We smile and hold the door for the lonely, rushed business man who
spilled a bit of ketchup on his white shirt.
He needs a smile and a touch of Heaven’s love. The Kingdom of God is made up of people who
used to cuss but then met Jesus. The
Kingdom is made up of tired moms who find energy to continue in Jesus. The kingdom of God is populated by frustrated
fast food cashiers who think their lives are dead-ended until meet Jesus; and
business men who discover the bottom line is not all there is; and girlfriends
and boyfriends who treat each other with respect, love, and patience.

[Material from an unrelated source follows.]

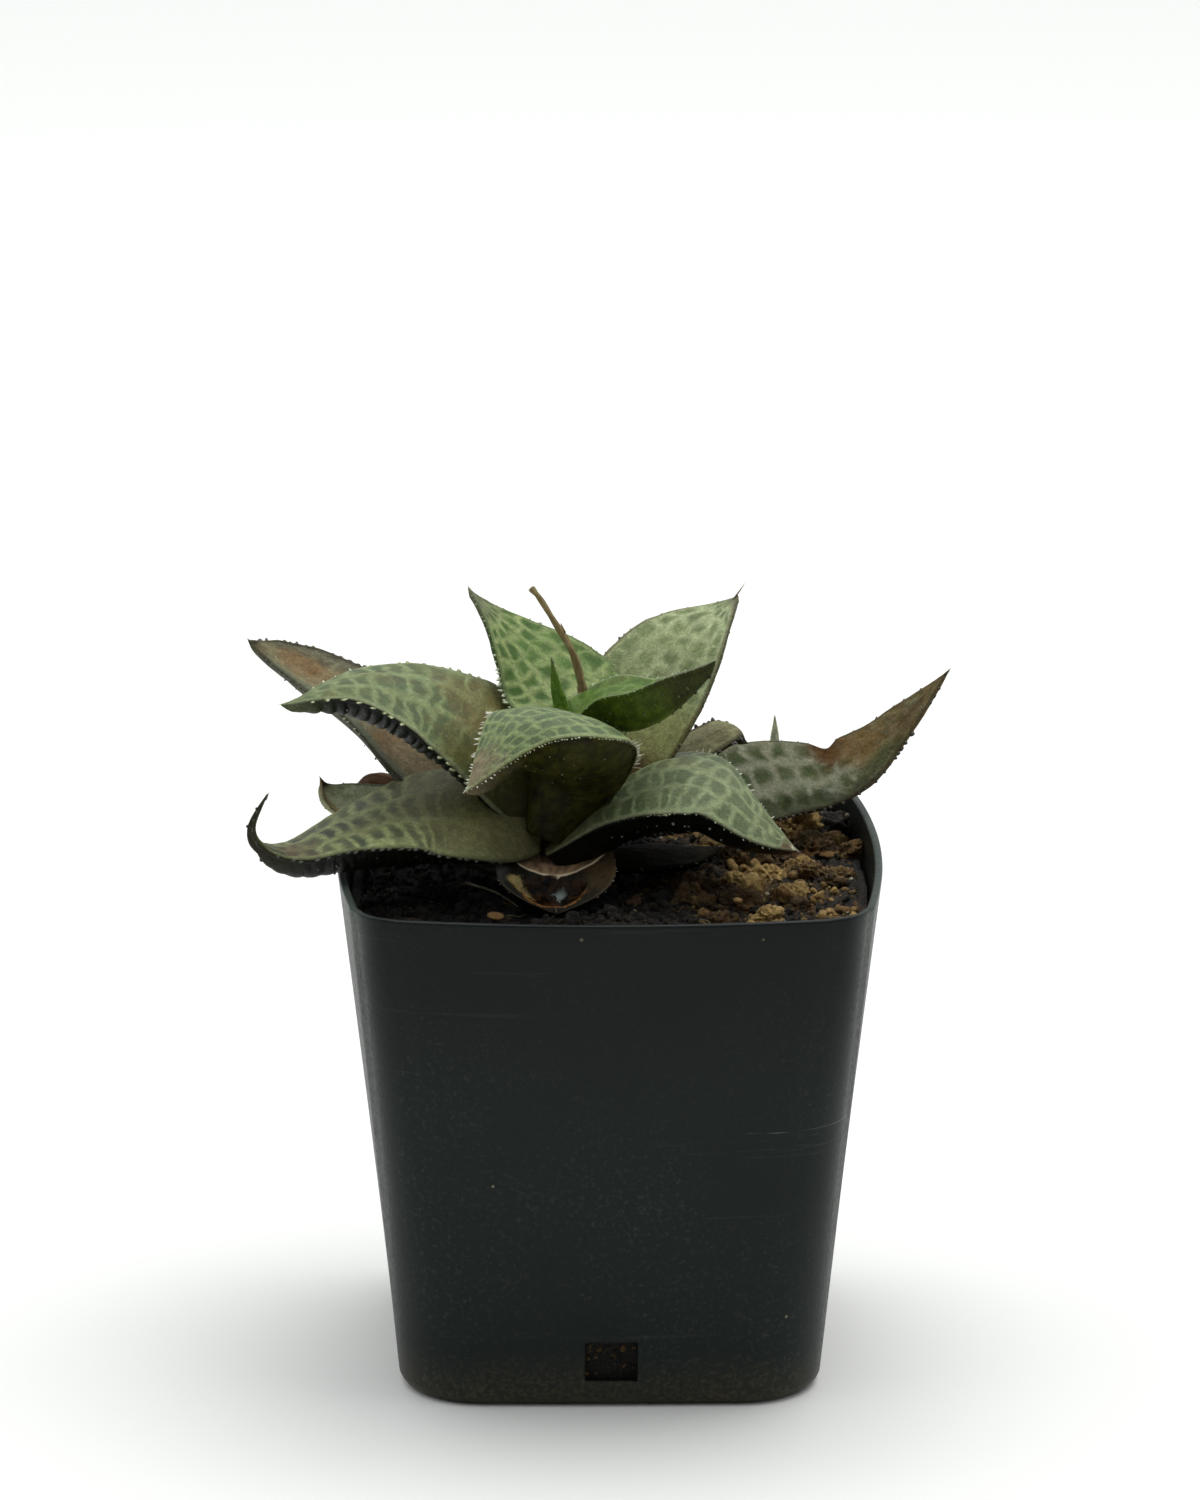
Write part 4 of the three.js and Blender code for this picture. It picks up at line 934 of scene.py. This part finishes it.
def pot_material():
    t = Tree(bpy.data.materials.new("pot_plastic_fine"))
    place = t.place()
    xyz = t.node("SeparateXYZ", {0: place}).outputs
    cloud = t.noise(place, 0.05, 3.0, 0.6)
    fine = t.noise(place, 1.4, 4.0, 0.7)
    spots = t.node("TexVoronoi", {"Vector": place, "Scale": 0.25}, feature="F1").outputs
    few = t.step(t.node("SeparateColor", {0: spots["Color"]}).outputs[0], 0.86, 0.88)
    speck = t.add(spots["Distance"], t.mul(t.flip(few), 9.0))
    c = t.mix(cloud, "121819", "16201d")
    # dust, thicker toward the base, and pale specks
    dust = t.mul(t.step(fine, 0.5, 0.8), t.step(cloud, 0.35, 0.7, 0.2, 1.0))
    c = t.mix(t.mul(dust, 0.14), c, "8d8b7a")
    low = t.step(t.stir(xyz[2], cloud, 6.0), 9.0, 0.5)
    c = t.mix(t.mul(t.mul(low, t.step(fine, 0.4, 0.7, 0.3, 1.0)), 0.32), c, "6b6046")
    c = t.mix(t.step(speck, 0.085, 0.045, 0.0, 0.5), c, "a49c82")
    # painted shade, darkening the wall toward the rim, and painted light, paler where the wall turns the
    # corner at the sides near the top
    c = t.mix(t.step(xyz[2], 40.0, 67.0, 0.0, 0.55), c, "080b0a")
    side = t.mul(t.step(t.math("ABSOLUTE", xyz[0]), 31.0, 36.5), t.step(xyz[2], 60.0, 70.0))
    c = t.mix(t.mul(side, 0.22), c, "6f7c70")
    # painted shade on the inner wall, near black and a little uneven
    c = t.mix(t.mul(t.attr("inner"), t.step(fine, 0.2, 0.7, 0.95, 0.8)), c, "0b0c08")
    # long scratches, plainest in a smear at mid height on the right
    drawn_out = {"Vector": place, "Rotation": (0.0, math.radians(8), 0.0), "Scale": (0.02, 0.02, 0.55)}
    scratch = t.step(t.noise(t.node("Mapping", drawn_out).outputs[0], 1.0, 4.0, 0.75), 0.62, 0.72)
    band = t.mul(t.step(xyz[2], 36.0, 44.0), t.step(xyz[2], 44.0, 52.0, 1.0, 0.0))
    smear = t.mul(t.mul(scratch, band), t.step(xyz[0], 4.0, 18.0))
    c = t.mix(t.mul(scratch, 0.02), c, "9aa09a")
    c = t.mix(t.mul(smear, 0.35), c, "b9bdb6")
    rough = t.add(t.step(fine, 0.3, 0.8, 0.34, 0.5), t.mul(dust, 0.15))
    height = t.add(t.mul(t.noise(place, 3.0, 2.0), 0.6), t.mul(scratch, 0.2))
    return t.finish(c, rough, Normal=t.bump(height, 0.00006), Specular_IOR_Level=0.14)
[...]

All these people belong to each other and to
us in Christ.
Carrying a tray, sharing smile, and
maintaining joy are not world-changing actions.
They are though deeds done in a spirit – the Spirit of the one who
changed the world by coming and dying and rising and then calling all people
together into His body, the church.
That’s the end game of grace and the
deepest meaning of Galatians 3:28 and the entire gospel of Jesus Christ. God calls the world together in His
love. Heaven is not a place where we
each get our own mansions and get to be with the people we like. Heaven is where we sit around one table and
like and love the people we are with because Jesus is there it could be no
other way.
We begin living Heaven the moment He
takes up residence in us. We thank God
for what the law accomplished and we acknowledged that it is finished because
Jesus has come and the age of grace and faith has dawned.